The first of the major conflicts to break out in 1964 happened in one of the most important Black neighborhoods in the country, Harlem. Here, a police officer shot a 15-year-old boy, allegedly in self-defense. Different versions of the events came from each of the several witnesses to the incident, and within hours, hundreds of protesters were on the streets, carrying pictures of the slain student.

Over the next six days, peaceful protests turned into destructive uprisings when a few agitators began vandalizing and looting throughout Harlem. The situation was inflamed when police responded in kind with violence and chaos quickly erupted. Halfway through the disturbance, the local police began to work with the NAACP, the National Association for the Advancement of Colored Persons, to limit further destruction while still making sure that the issues were addressed. However, agitators such as the Black Nationalists, a group that sought to solve the Civil Rights question through violence, had begun to work the crowd as well. Finally, the police had to provide protection for the NAACP from the Black Nationalists and those they inspired to riot.

Philadelphia and Rochester were also scenes of violence that summer. In Philadelphia, steps had been taken to improve the relationship between the police and African American communities. Police had started to patrol in pairs of one white officer and one Black officer, but even that was not enough to end friction. An attempt to resolve a domestic dispute led to rumors that a white officer had killed a Black pregnant woman, leading to violence in the streets.

Again, groups like the NAACP pleaded with Black Nationalists for peaceful protests. Unlike Philadelphia, Rochester had no such history of trying to resolve racial conflict. In fact, the city had been dragging its feet on making many suggested improvements. Ultimately, it was the first situation in which the National Guard had to be used to quell a minority group disturbance outside of the South—it would not be the last.
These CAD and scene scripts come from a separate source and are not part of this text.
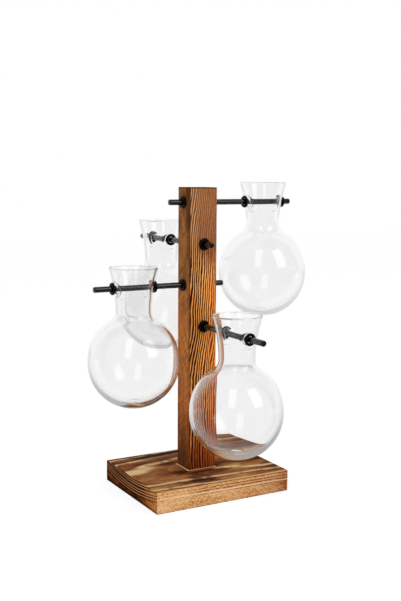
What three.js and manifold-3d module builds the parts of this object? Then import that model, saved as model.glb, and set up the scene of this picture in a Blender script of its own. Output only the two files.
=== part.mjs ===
// Four glass bulb vases hanging on black rods from a wooden post on a wooden base.
// Millimetres, +Z up. The origin is the centre of the base's underside, X runs along the base's long side.
// The arms are numbered from the top down: 1 points to +X, 2 to +Y, 3 to -X and 4 to -Y.

import * as THREE from 'three';
import { mergeVertices } from 'three/addons/utils/BufferGeometryUtils.js';
import Module from 'manifold-3d';

// Base
const baseLength = 131;
const baseWidth = 103;
const baseThickness = 19;
const baseEase = 0.6;

// Post
const postWidth = 26.5; // along X
const postDepth = 22.5; // along Y
const postEase = 0.5;

// Rods
const rodDiameter = 5;
const rodEase = 0.7;
const topRodDrop = 13; // from the post's top to the highest rod's axis
const rodPitch = 36; // from one rod's axis down to the next one's
const vaseToBase = 25.55; // clear height under the lowest vase
const rodFit = 0.3; // radial gap between rod and post

// Arms. Each upper bulb hangs just clear of the stub of the rod two steps below it
const rod3Stub = 12.5;
const rod4Stub = 16.5;
const stubToBulb = 2.5;
const arms = [
  { turn: 0, stub: 15, postToBulb: rod3Stub + stubToBulb, tail: 8.8 },
  { turn: 90, stub: 15, postToBulb: rod4Stub + stubToBulb, tail: 21.3 },
  { turn: 180, stub: rod3Stub, postToBulb: 9.25, tail: 17 },
  { turn: 270, stub: rod4Stub, postToBulb: 17.75, tail: 21 },
];

// Rubber rings
const ringSection = 2.6;
const ringFit = 0.25; // radial gap between ring and rod
const ringGap = 0.3; // between a ring and the face that it stops against

// Vase, from its underside up
const bulbRadius = 39.5;
const bulbFlatRadius = 8; // the small flat under the bulb
const crownExtra = 1.5; // how much higher the bulb's upper half is than a ball's
const crownPower = 2.15; // 2 gives an ellipse, more gives squarer shoulders
const shoulderBlend = 5.4; // how far outside the neck the shoulder's curve starts
const shoulderRun = 0.55; // share of the blend that keeps the crown's slope
const shoulderLift = 0.48; // share of the blend's height where the neck stands upright
const waistRise = 3.82; // the waist above the top that the crown would have
const holeRise = 19; // the holes above the waist
const mouthRise = 18.5; // the mouth above the holes
const waistRadius = 15.3;
const mouthRadius = 21.4;
const glassWall = 1.8;
const glassBottom = 2.2;
const holeFit = 1.25; // radial gap between rod and hole
const hangGap = 0.3; // between the rod's top and the top of the holes that hang on it
const lipRadius = 1.6; // of the fused bead round each hole
const lipTrim = 0.15; // how much of the bead the hole's bore cuts away
const lipShift = 0.15; // how far the bead sits outside the middle of the wall

// Wood screws from below
const screwCount = 2;
const screwInset = 5.25; // from the post's side to the nearest screw
const screwLength = 44;
const screwShankRadius = 2;
const screwHeadRadius = 4;
const screwHeadHeight = 2.4;
const screwRimHeight = 0.4;
const screwTipHeight = 4;
const screwSink = 0.5; // depth of the head's face above the underside
const screwFit = 0.3;
const driveWidth = 1.1;
const driveLength = 4.4;
const driveDepth = 1.6;

// Facets
const vaseSides = 28;
const rodSides = 16;
const ringSides = 14;
const ringSectionSides = 6;
const lipSides = 14;
const lipSectionSides = 6;
const screwSides = 12;
const cutterReach = 3; // length of a through cut, in widths of what it goes through

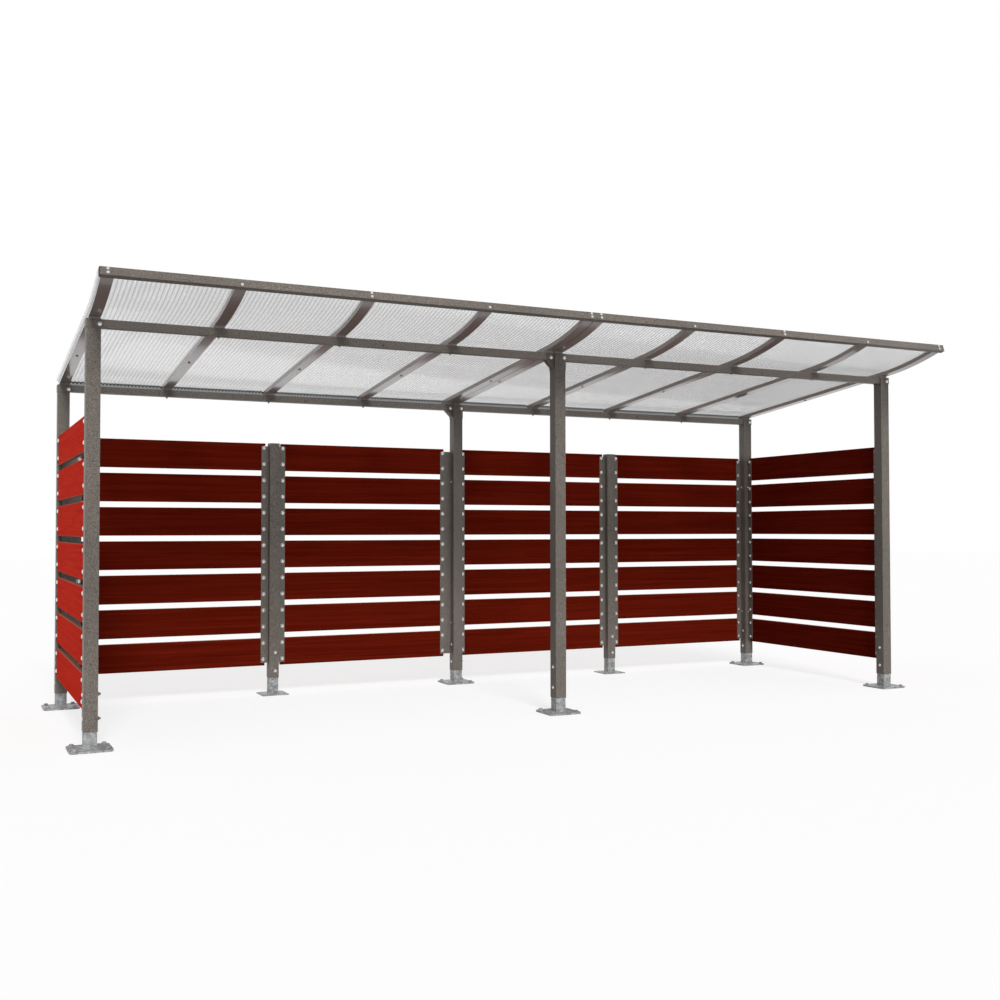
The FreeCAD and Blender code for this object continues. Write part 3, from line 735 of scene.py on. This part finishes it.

In August of 1964, another case of civil unrest burst open in the major American city of Los Angeles. Again, the preexisting tensions of systemic racism, long-held inequality and discrimination, high unemployment, unmet grievances, and the subpar efforts of local governments to solve these problems contributed to the fiery response of the Black community. A simple traffic stop and arrest of a Black woman quickly transformed into the Watts Riots, also called the Watts Rebellion. Once again, the National Guard was called in to prevent further damage. More than anything, the Watts Riots reinforced the truth that social tensions between white and Black citizens were not necessarily confined to the Old South or to old manufacturing towns but also found in America's fastest-growing cities.